Print all of the data exactly as written.

# SUPPLIED DATA
= = = =

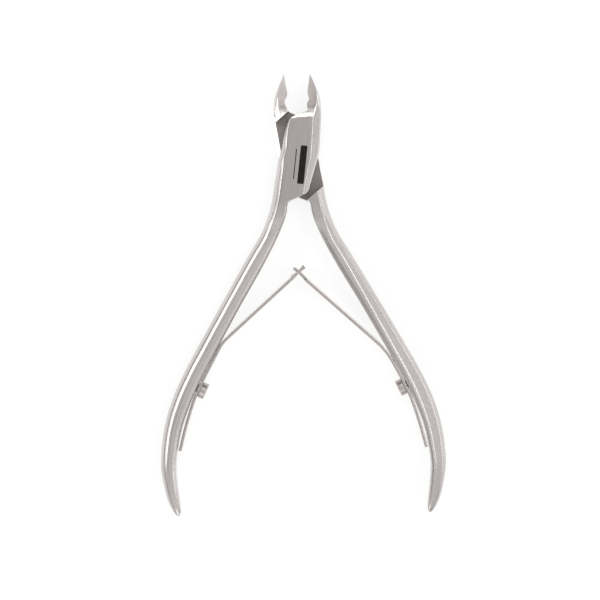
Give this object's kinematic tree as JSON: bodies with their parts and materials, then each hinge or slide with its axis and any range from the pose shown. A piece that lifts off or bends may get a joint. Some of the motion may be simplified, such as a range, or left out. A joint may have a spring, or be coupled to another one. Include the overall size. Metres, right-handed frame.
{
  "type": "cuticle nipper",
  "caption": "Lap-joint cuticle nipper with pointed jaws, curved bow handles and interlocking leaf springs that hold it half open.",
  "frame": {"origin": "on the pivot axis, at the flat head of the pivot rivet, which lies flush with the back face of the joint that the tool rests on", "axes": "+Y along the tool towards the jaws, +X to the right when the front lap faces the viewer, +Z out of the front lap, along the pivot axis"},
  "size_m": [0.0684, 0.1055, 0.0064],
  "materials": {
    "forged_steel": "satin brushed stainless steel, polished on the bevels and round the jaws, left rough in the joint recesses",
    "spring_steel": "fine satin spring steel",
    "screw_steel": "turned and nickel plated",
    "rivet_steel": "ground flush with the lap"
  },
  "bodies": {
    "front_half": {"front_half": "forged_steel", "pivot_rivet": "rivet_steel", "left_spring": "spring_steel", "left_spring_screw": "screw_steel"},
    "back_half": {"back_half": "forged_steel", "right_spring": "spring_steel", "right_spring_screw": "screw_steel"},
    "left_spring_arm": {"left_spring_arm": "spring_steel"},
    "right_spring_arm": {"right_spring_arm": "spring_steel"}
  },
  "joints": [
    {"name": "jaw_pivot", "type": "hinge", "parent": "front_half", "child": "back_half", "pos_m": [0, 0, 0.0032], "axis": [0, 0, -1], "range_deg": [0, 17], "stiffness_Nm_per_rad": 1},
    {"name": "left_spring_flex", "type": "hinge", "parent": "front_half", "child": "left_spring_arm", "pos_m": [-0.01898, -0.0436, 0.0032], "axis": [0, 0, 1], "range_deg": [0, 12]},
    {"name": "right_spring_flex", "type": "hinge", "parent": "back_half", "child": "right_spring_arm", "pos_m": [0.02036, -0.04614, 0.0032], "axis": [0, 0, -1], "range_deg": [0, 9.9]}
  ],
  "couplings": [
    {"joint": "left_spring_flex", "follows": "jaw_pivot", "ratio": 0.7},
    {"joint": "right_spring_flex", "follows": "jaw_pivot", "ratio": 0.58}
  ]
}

= = = =

# TASK ANSWER
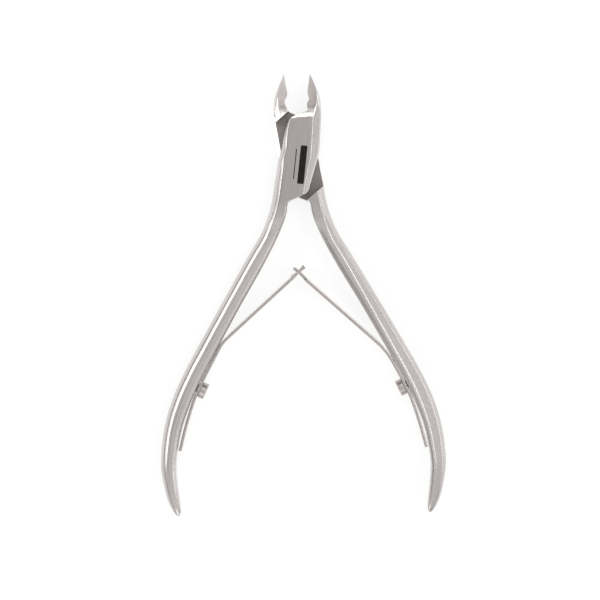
Give this object's kinematic tree as JSON: bodies with their parts and materials, then each hinge or slide with its axis and any range from the pose shown. A piece that lifts off or bends may get a joint. Some of the motion may be simplified, such as a range, or left out. A joint may have a spring, or be coupled to another one. Include the overall size. Metres, right-handed frame.
{
  "type": "cuticle nipper",
  "caption": "Lap-joint cuticle nipper with pointed jaws, curved bow handles and interlocking leaf springs that hold it half open.",
  "frame": {"origin": "on the pivot axis, at the flat head of the pivot rivet, which lies flush with the back face of the joint that the tool rests on", "axes": "+Y along the tool towards the jaws, +X to the right when the front lap faces the viewer, +Z out of the front lap, along the pivot axis"},
  "size_m": [0.0684, 0.1055, 0.0064],
  "materials": {
    "forged_steel": "satin brushed stainless steel, polished on the bevels and round the jaws, left rough in the joint recesses",
    "spring_steel": "fine satin spring steel",
    "screw_steel": "turned and nickel plated",
    "rivet_steel": "ground flush with the lap"
  },
  "bodies": {
    "front_half": {"front_half": "forged_steel", "pivot_rivet": "rivet_steel", "left_spring": "spring_steel", "left_spring_screw": "screw_steel"},
    "back_half": {"back_half": "forged_steel", "right_spring": "spring_steel", "right_spring_screw": "screw_steel"},
    "left_spring_arm": {"left_spring_arm": "spring_steel"},
    "right_spring_arm": {"right_spring_arm": "spring_steel"}
  },
  "joints": [
    {"name": "jaw_pivot", "type": "hinge", "parent": "front_half", "child": "back_half", "pos_m": [0, 0, 0.0032], "axis": [0, 0, -1], "range_deg": [0, 17], "stiffness_Nm_per_rad": 1},
    {"name": "left_spring_flex", "type": "hinge", "parent": "front_half", "child": "left_spring_arm", "pos_m": [-0.01898, -0.0436, 0.0032], "axis": [0, 0, 1], "range_deg": [0, 12]},
    {"name": "right_spring_flex", "type": "hinge", "parent": "back_half", "child": "right_spring_arm", "pos_m": [0.02036, -0.04614, 0.0032], "axis": [0, 0, -1], "range_deg": [0, 9.9]}
  ],
  "couplings": [
    {"joint": "left_spring_flex", "follows": "jaw_pivot", "ratio": 0.7},
    {"joint": "right_spring_flex", "follows": "jaw_pivot", "ratio": 0.58}
  ]
}